Pollito Dev
October 28, 2025

Large Software Projects: Collecting Traces

Posted on October 28, 2025  •  6 minutes  • 1163 words  • Other languages:  Español

This post is part of my Large Software Projects blog series .

Code Source

All code snippets shown in this post are available in the dedicated branch for this article on the project’s GitHub repository. Feel free to clone it and follow along:

https://github.com/franBec/tas/tree/feature/2025-10-28

Blog Focus: The Traces

We will focus on implementing trace collection:

blog focus

OpenTelemetry Libraries

We need to install the following packages:

To install them run pnpm add @vercel/otel @opentelemetry/sdk-logs @opentelemetry/api-logs @opentelemetry/instrumentation.

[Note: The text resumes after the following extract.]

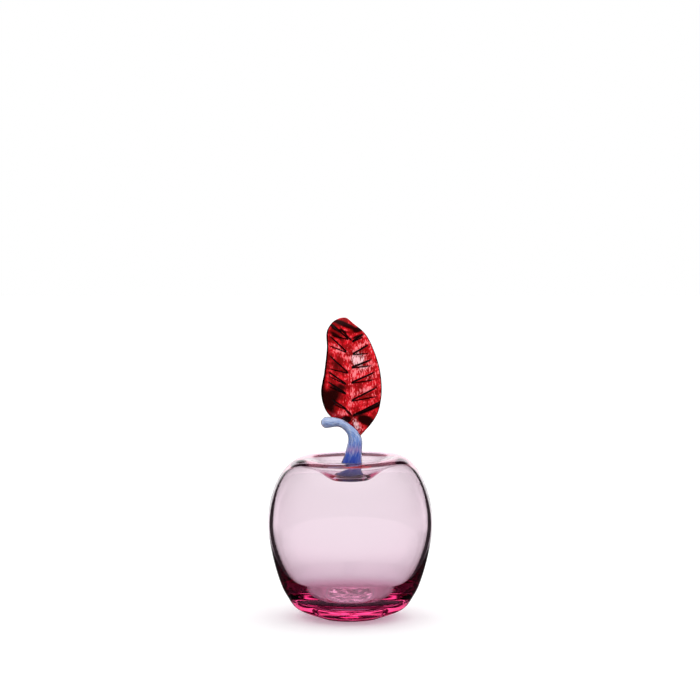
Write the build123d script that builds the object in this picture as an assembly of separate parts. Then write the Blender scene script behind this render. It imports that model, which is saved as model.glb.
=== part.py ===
"""Art glass apple: a blown pink shell, a curled blue stem, a pressed red leaf and the scar of the punty.

Millimetres, +Z up. The origin is the middle of the foot ring, and the stem's hook curls towards -X.
"""

import os
from math import cos, radians, sin

from build123d import *

# Outside of the blown body, as the radius and height of each place on its outline
body_radius = 50.3
widest_height = 58.6
crest_radius = 28.5
crest_height = 98.5
flank_radius = 40.0
flank_height = 15.6
flank_angle = 58.7
foot_radius = 18.0

# How far the outline runs straight before it bends away, on each side of those places
foot_flare = 17.3
foot_lift = 6.5
flank_run_below = 13.2
flank_run_above = 6.1
widest_run_below = 16.7
widest_run_above = 19.5
crest_run_out = 11.7

# Dimple in the top and the pipe's hole in its floor
dimple_depth = 10.5
dimple_floor_radius = 8.5
dimple_run_rim = 9.0
dimple_run_floor = 5.5
pipe_hole_radius = 5.8

# Glass left between the outside and the sealed cavity
wall = 2.5
crest_wall = 2.1
dimple_wall = 2.4
base_thickness = 9.5
cavity_turn_radius = 37.3
cavity_turn_height = 24.8
cavity_turn_angle = 55.4
cavity_crest_run_out = 11.9
cavity_widest_run_above = 19.3
cavity_widest_run_below = 13.8
cavity_turn_run_above = 3.6
cavity_turn_run_below = 14.9
cavity_floor_run = 28.8

# Hollow ground into the base, and the punty's scar in it
ground_hollow_radius = 15.6
ground_hollow_depth = 1.9
scar_radius = 12.0
scar_clearance = 0.35
scoop_radius = 7.5
scoop_bite = 0.75
# How far out each scoop lies, as a share of the scar's radius, and at which angle
scoop_ring_shares = ((0.05, 20.0), (0.52, 75.0), (0.60, 150.0), (0.50, 215.0), (0.62, 275.0), (0.55, 345.0))

# Stem: a rod that leans, then curls over into a hook
stem_lean = 2.8
stem_rise = 21.8
stem_bend_radius = 10.0
stem_reach = 7.2
stem_foot_radius = 10.0
stem_ankle_radius = 6.6
stem_calf_radius = 5.0
stem_neck_radius = 4.15
stem_elbow_radius = 3.4
stem_waist_radius = 2.5
stem_finger_radius = 2.7
stem_tip_radius = 3.5
stem_sink = 1.0
plug_bulge = 0.9
# Where each thickness lies, as a share of the shaft, the turn or the straight finger
shaft_shares = (0.06, 0.26, 0.65, 0.95)
turn_shares = (0.30, 0.62, 0.95)
finger_share = 0.45

# Leaf: how wide, deep and long it is, measured from the place on the stem where it starts
leaf_foot_drop = 1.8
leaf_width = 37.0
leaf_depth = 15.0
leaf_length = 75.4
# Places on its midrib and margins, as shares of the width, the depth and the length
leaf_tip_shares = (-0.146, 1.000, 1.000)
midrib_shares = (
    (0.049, 0.333, 0.099),
    (0.000, 0.493, 0.212),
    (-0.070, 0.560, 0.385),
    (-0.086, 0.560, 0.593),
    (-0.108, 0.547, 0.809),
    (-0.189, 0.613, 0.942),
    (-0.238, 0.773, 0.997),
)
right_margin_shares = (
    (0.157, 0.293, 0.074),
    (0.273, 0.453, 0.135),
    (0.373, 0.560, 0.212),
    (0.435, 0.627, 0.332),
    (0.432, 0.640, 0.517),
    (0.327, 0.613, 0.716),
    (0.157, 0.600, 0.875),
    (-0.038, 0.733, 0.968),
)
left_margin_shares = (
    (-0.146, 0.373, 0.103),
    (-0.292, 0.507, 0.149),
    (-0.454, 0.587, 0.218),
    (-0.559, 0.653, 0.371),
    (-0.508, 0.653, 0.550),
    (-0.465, 0.613, 0.743),
    (-0.451, 0.600, 0.902),
    (-0.335, 0.773, 0.995),
)
midrib_thickness = 4.2
margin_thickness = 2.4
blade_puff = 1.4
vein_depth = 1.2
vein_count = 7
vein_first_share = 0.19
vein_last_share = 0.78
vein_foot_gap_share = 0.008
# How much further along its own margin each vein ends than it starts on the midrib: low edge, then high
right_rise_shares = (0.040, 0.100)
left_rise_shares = (0.065, 0.140)
# Plain stations in the stalk and the curled tip: shares of midrib, two margins, thickness and puff
stalk_stations_shares = (
    (0.045, 0.045, 0.045, 0.50, 0.2),
    (0.085, 0.090, 0.105, 0.85, 0.2),
    (0.140, 0.170, 0.210, 1.00, 0.5),
)
tip_stations_shares = ((0.88, 0.930, 0.940, 0.80, 0.8), (0.94, 0.965, 0.972, 0.60, 0.5))

dimple_floor_z = crest_height - dimple_depth
ceiling_z = dimple_floor_z - dimple_wall
stem_bend_place = (stem_lean, 0, dimple_floor_z + stem_rise)


def bend(start, start_run, end, end_run):
    """A curve that leaves start along start_run and arrives at end along end_run."""
    start, start_run, end, end_run = Vector(start), Vector(start_run), Vector(end), Vector(end_run)
    return Bezier(start, start + start_run, end - end_run, end)


def slant(length, angle):
    """A step of this length, rising at this angle in the outline's plane."""
    return Vector(length * cos(radians(angle)), 0, length * sin(radians(angle)))


def ground_hollow():
    """The shallow ball-shaped hollow ground into the base."""
    ball_radius = (ground_hollow_radius**2 + ground_hollow_depth**2) / (2 * ground_hollow_depth)
    return Pos(0, 0, ground_hollow_depth - ball_radius) * Sphere(ball_radius)


def apple_body():
    """The shell: one turned outline of outside and cavity, open at the pipe's hole, with its base ground."""
    foot = (foot_radius, 0, 0)
    flank = (flank_radius, 0, flank_height)
    widest = (body_radius, 0, widest_height)
    crest = (crest_radius, 0, crest_height)
    dimple_edge = (dimple_floor_radius, 0, dimple_floor_z)
    hole_top = (pipe_hole_radius, 0, dimple_floor_z)
    hole_bottom = (pipe_hole_radius, 0, ceiling_z)
    ceiling_edge = (dimple_floor_radius, 0, ceiling_z)
    cavity_crest = (crest_radius, 0, crest_height - crest_wall)
    cavity_widest = (body_radius - wall, 0, widest_height)
    cavity_turn = (cavity_turn_radius, 0, cavity_turn_height)
    cavity_floor = (0, 0, base_thickness)
    above_turn = slant(-cavity_turn_run_above, cavity_turn_angle)
    below_turn = slant(-cavity_turn_run_below, cavity_turn_angle)
    outline = [
        Line((0, 0, 0), foot),
        bend(foot, (foot_flare, 0, foot_lift), flank, slant(flank_run_below, flank_angle)),
        bend(flank, slant(flank_run_above, flank_angle), widest, (0, 0, widest_run_below)),
        bend(widest, (0, 0, widest_run_above), crest, (-crest_run_out, 0, 0)),
        bend(crest, (-dimple_run_rim, 0, 0), dimple_edge, (-dimple_run_floor, 0, 0)),
        Line(dimple_edge, hole_top),
        Line(hole_top, hole_bottom),
        Line(hole_bottom, ceiling_edge),
        bend(ceiling_edge, (dimple_run_floor, 0, 0), cavity_crest, (dimple_run_rim, 0, 0)),
        bend(cavity_crest, (cavity_crest_run_out, 0, 0), cavity_widest, (0, 0, -cavity_widest_run_above)),
        bend(cavity_widest, (0, 0, -cavity_widest_run_below), cavity_turn, above_turn),
        bend(cavity_turn, below_turn, cavity_floor, (-cavity_floor_run, 0, 0)),
        Line(cavity_floor, (0, 0, 0)),
    ]
    shell = revolve(make_face(Wire(outline)), Axis.Z)
    return shell - ground_hollow()


def pontil_mark():
    """A thin disc under the roof of the ground hollow, its lower face broken by scoops."""
    disc = Pos(0, 0, ground_hollow_depth / 2 + scar_clearance) * Cylinder(scar_radius, ground_hollow_depth)
    scar = disc & ground_hollow()
    scoop_height = scar_clearance + scoop_bite - scoop_radius
    for ring_share, angle in scoop_ring_shares:
        scar -= Rot(0, 0, angle) * Pos(ring_share * scar_radius, 0, scoop_height) * Sphere(scoop_radius)
    return scar


def stem_path():
    """The rod's centre line: a slow lean, a quarter turn and a straight finger."""
    foot = Vector(0, 0, dimple_floor_z)
    bend_start = Vector(stem_bend_place)
    bend_end = bend_start + Vector(-stem_bend_radius, 0, stem_bend_radius)
    shaft = TangentArc(bend_start, foot, tangent=(0, 0, -1))
    turn = TangentArc(bend_start, bend_end, tangent=(0, 0, 1))
    finger = Line(bend_end, bend_end - Vector(stem_reach, 0, 0))
    return shaft, turn, finger


def ring(place, direction, radius):
    """A circle square to the rod, with its seam at the back."""
    return Wire.make_circle(radius, Plane(origin=place, x_dir=(0, 1, 0), z_dir=direction))


def stem(body):
    """Rings along the path, skinned, with a round tip and a plug that fills the pipe's hole."""
    shaft, turn, finger = stem_path()
    rings = [ring(shaft @ 1 - Vector(0, 0, stem_sink), (0, 0, 1), stem_foot_radius)]
    shaft_radii = (stem_foot_radius, stem_ankle_radius, stem_calf_radius, stem_neck_radius)
    for share, radius in zip(shaft_shares, shaft_radii):
        rings.append(ring(shaft @ (1 - share), shaft % (1 - share) * -1, radius))
    for share, radius in zip(turn_shares, (stem_elbow_radius, stem_waist_radius, stem_finger_radius)):
        rings.append(ring(turn @ share, turn % share, radius))
    rings.append(ring(finger @ finger_share, finger % finger_share, stem_finger_radius))
    rings.append(ring(finger @ 1, finger % 1, stem_tip_radius))
    tip_plane = Plane(origin=finger @ 1, x_dir=(0, 1, 0), z_dir=finger % 1)
    rod = Solid.make_loft(rings) + Solid.make_sphere(stem_tip_radius, tip_plane, angle1=0)
    drop = (0, 0, ceiling_z - plug_bulge)
    plug_outline = [
        Line((0, 0, dimple_floor_z), (pipe_hole_radius, 0, dimple_floor_z)),
        Line((pipe_hole_radius, 0, dimple_floor_z), (pipe_hole_radius, 0, ceiling_z)),
        TangentArc(drop, (pipe_hole_radius, 0, ceiling_z), tangent=(1, 0, 0)),
        Line(drop, (0, 0, dimple_floor_z)),
    ]
    return rod - body + revolve(make_face(Wire(plug_outline)), Axis.Z)


def half_blade(rib_place, margin_place, front, thickness, puff):
    """Half a ring across the blade, from the midrib out: puffed front, rounded margin and puffed back."""
    rib = front * (midrib_thickness * thickness / 2)
    rim = front * (margin_thickness * thickness / 2)
    lift = (rib + rim) / 2 + front * puff
    middle = (rib_place + margin_place) / 2
    nose = margin_place + (margin_place - rib_place).normalized() * rim.length
    return (
        ThreePointArc(rib_place + rib, middle + lift, margin_place + rim),
        ThreePointArc(margin_place + rim, nose, margin_place - rim),
        ThreePointArc(margin_place - rim, middle - lift, rib_place - rib),
    )


def blade_stations():
    """Shares of midrib and margins, a thickness and a puff, for one low and one high ring at each vein."""
    stations = [(*places, blade_puff * puff) for *places, puff in stalk_stations_shares]
    for vein in range(vein_count):
        share = vein_first_share + (vein_last_share - vein_first_share) * vein / (vein_count - 1)
        for high, (right_rise, left_rise) in enumerate(zip(right_rise_shares, left_rise_shares)):
            puff = blade_puff - vein_depth * (1 - high)
            rib_share = share + high * vein_foot_gap_share
            stations.append((rib_share, share + right_rise, share + left_rise, 1, puff))
    return stations + [(*places, blade_puff * puff) for *places, puff in tip_stations_shares]


def banded_skin(rows_of_halves):
    """A closed solid of straight bands from each ring to the next, with flat ends."""
    skin = []
    for rows in rows_of_halves:
        for below, above in zip(rows, rows[1:]):
            skin += [Face.make_surface_from_curves(low, high) for low, high in zip(below, above)]
        for row in (rows[0], rows[-1]):
            skin.append(Face(Wire([*row, Line(row[-1] @ 1, row[0] @ 0)])))
    return Solid(Shell(skin))


def leaf_edge(shares):
    """A smooth line from the leaf's foot through these places to its tip."""
    foot = Vector(stem_bend_place) - Vector(0, 0, leaf_foot_drop)
    places = [foot]
    for right, back, up in (*shares, leaf_tip_shares):
        places.append(foot + Vector(right * leaf_width, back * leaf_depth, up * leaf_length))
    return Spline(places)


def leaf(stem_solid):
    """Herringbone rings up the blade, joined ring to ring, on a stalk that is cut to sit on the stem."""
    midrib = leaf_edge(midrib_shares)
    right_margin = leaf_edge(right_margin_shares)
    left_margin = leaf_edge(left_margin_shares)
    right_rows, left_rows = [], []
    for middle, right, left, thickness, puff in blade_stations():
        rib_place, right_place, left_place = midrib @ middle, right_margin @ right, left_margin @ left
        front = (right_place - left_place).cross(midrib % middle).normalized()
        right_rows.append(half_blade(rib_place, right_place, front, thickness, puff))
        left_rows.append(half_blade(rib_place, left_place, front, thickness, puff))
    top_of_stalk = len(stalk_stations_shares)
    stalk = banded_skin((right_rows[:top_of_stalk], left_rows[:top_of_stalk])) - stem_solid
    return stalk + banded_skin((right_rows[top_of_stalk - 1:], left_rows[top_of_stalk - 1:]))


os.makedirs("parts", exist_ok=True)
body_solid = apple_body()
stem_solid = stem(body_solid)
leaf_solid = leaf(stem_solid)
for name, solid in (
    ("apple_body", body_solid),
    ("stem", stem_solid),
    ("leaf", leaf_solid),
    ("pontil_mark", pontil_mark()),
):
    solid.label = name
    export_step(solid, f"parts/{name}.step")
    print(name, round(solid.volume), solid.bounding_box())
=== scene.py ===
"""Art glass apple: blown pink body, curled blue stem and pressed red leaf, on a plain pale floor.

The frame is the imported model's, in metres, +Z up. Shapes are worked out in millimetres, and each glass
piece is a closed skin over a grid of places.
"""

from math import cos, pi, radians, sin, tan

import bpy
import numpy as np
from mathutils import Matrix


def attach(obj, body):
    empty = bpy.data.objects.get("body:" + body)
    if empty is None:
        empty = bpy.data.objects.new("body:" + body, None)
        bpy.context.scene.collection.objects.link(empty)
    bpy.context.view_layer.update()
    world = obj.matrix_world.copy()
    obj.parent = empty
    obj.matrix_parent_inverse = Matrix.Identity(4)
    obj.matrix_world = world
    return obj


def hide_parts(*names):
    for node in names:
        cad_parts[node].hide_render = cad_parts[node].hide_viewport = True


MM = 0.001
BLACK = (0, 0, 0, 1)
WHITE = (1, 1, 1, 1)

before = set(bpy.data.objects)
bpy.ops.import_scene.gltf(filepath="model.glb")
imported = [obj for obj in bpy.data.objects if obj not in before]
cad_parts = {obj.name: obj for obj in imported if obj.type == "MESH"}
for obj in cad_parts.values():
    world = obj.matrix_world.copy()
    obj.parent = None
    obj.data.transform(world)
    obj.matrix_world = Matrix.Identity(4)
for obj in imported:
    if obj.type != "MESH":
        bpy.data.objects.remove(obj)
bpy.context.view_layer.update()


# Shader maths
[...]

Next.js Instrumentation: Registering OpenTelemetry

In the same src/instrumentation.ts where we initialized the logger on the previous blog , we will also register OpenTelemetry.

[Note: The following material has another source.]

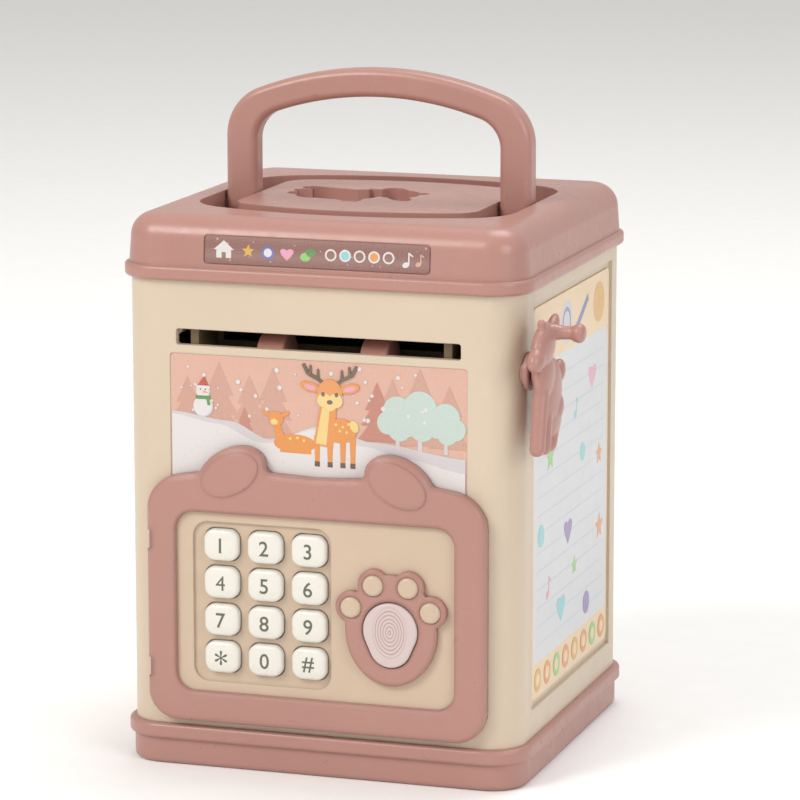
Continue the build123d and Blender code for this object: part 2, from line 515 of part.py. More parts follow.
def make_door_frame():
    y_front = FRONT - DOOR_GAP - DOOR_T
    frame = front_plate(door_outline(), y_front, DOOR_T)
    frame = fillet(frame.edges().group_by(Axis.Y)[0], DOOR_EDGE)
    for sign in (-1, 1):
        pad = front_plate(ear(sign, -1.6), y_front - EAR_RAISE, EAR_RAISE + 0.5)
        frame += fillet(pad.edges().group_by(Axis.Y)[0], 0.3)
    frame -= rounded_plate((-PANEL_X, PANEL_X), DOOR_PANEL_Z, PANEL_R, y_front - 1, DOOR_T + 2)
    # the hinge edge is a barrel about the hinge line, hollowed round each knuckle of the case
    edge = box((-DOOR_HALF - 1, HINGE_X), (y_front - 1, FRONT), (DOOR_Z0 - 1, DOOR_SHOULDER_Z))
    frame -= edge - rod_z(DOOR_T / 2, DOOR_Z0 - 2, DOOR_SHOULDER_Z + 1, HINGE_X, HINGE_Y)
    for z in KNUCKLE_Z:
        notch = KNUCKLE_H / 2 + KNUCKLE_GAP
        frame -= knuckle_sweep(z - notch, z + notch)
        reach = notch + HINGE_BITE + 0.3
        frame -= rod_z(HINGE_PIN_R + RUNNING, z - reach, z + reach, HINGE_X, HINGE_Y)
    return frame


def knuckle_sweep(z0, z1):
    """The space a knuckle and its foot take inside the door's edge as the door swings open."""
    radius = KNUCKLE_R + KNUCKLE_SIDE_GAP
    reach = DOOR_T
    sweep = rod_z(radius, z0, z1, HINGE_X, HINGE_Y)
    turns = (90, 90 + DOOR_SWING / 2, 90 + DOOR_SWING)
    for turn in (turns[0], turns[-1]):
        foot = Pos(reach / 2, 0, 0) * Box(reach, 2 * radius, z1 - z0)
        sweep += Pos(HINGE_X, HINGE_Y, (z0 + z1) / 2) * Rot(0, 0, turn) * foot
    rim = [(reach * cos(radians(turn)), reach * sin(radians(turn))) for turn in turns]
    fan = make_face(Polyline((0, 0), *rim, close=True))
    return sweep + Pos(HINGE_X, HINGE_Y, z0) * extrude(fan, z1 - z0)


def make_hinge_knuckles():
    knuckles = []
    for z in KNUCKLE_Z:
        z0, z1 = z - KNUCKLE_H / 2, z + KNUCKLE_H / 2
        foot = box((HINGE_X - KNUCKLE_R, HINGE_X + KNUCKLE_R), (HINGE_Y, FRONT), (z0, z1))
        knuckle = foot + rod_z(KNUCKLE_R, z0, z1, HINGE_X, HINGE_Y)
        knuckles.append(knuckle - rod_z(HINGE_PIN_R, z0 - 1, z1 + 1, HINGE_X, HINGE_Y))
    return Compound(children=knuckles)


def make_hinge_pins():
    reach = KNUCKLE_H / 2 + KNUCKLE_GAP + HINGE_BITE
    return Compound(children=[rod_z(HINGE_PIN_R, z - reach, z + reach, HINGE_X, HINGE_Y) for z in KNUCKLE_Z])


def box_bosses():
    return [(x, z) for x in (-BOX_BOSS_X, BOX_BOSS_X) for z in BOX_BOSS_Z]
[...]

// Based of https://github.com/adityasinghcodes/nextjs-monitoring/blob/main/instrumentation.ts
// Node.js-specific imports are moved into dynamic imports within runtime checks
// Prevent Edge runtime from trying to import Node.js-specific modules
declare global {
    var metrics:
        | {
        registry: any;
    }
        | undefined;
    var logger: any | undefined;
}

export async function register() {
    if (process.env.NEXT_RUNTIME === "nodejs") {
        const { Registry, collectDefaultMetrics } = await import("prom-client");
        const pino = (await import("pino")).default;
        const pinoLoki = (await import("pino-loki")).default;
        const { registerOTel } = await import("@vercel/otel");

        //prometheus initialization
        const prometheusRegistry = new Registry();
        collectDefaultMetrics({
            register: prometheusRegistry,
        });
        globalThis.metrics = {
            registry: prometheusRegistry,
        };

        //loki initialization
        globalThis.logger = pino(
            pinoLoki({
                host: "http://localhost:3100", // Connects to the loki container via localhost:3100
                batching: true,
                interval: 5,
                labels: { app: "next-app" }, // Crucial label for querying in Grafana
            })
        );

        //otel initialization
        registerOTel();
    }
}

OTel Environment Variables Setup

For the OpenTelemetry instrumentation to know where to send its data and how to label it, we need to set specific environment variables.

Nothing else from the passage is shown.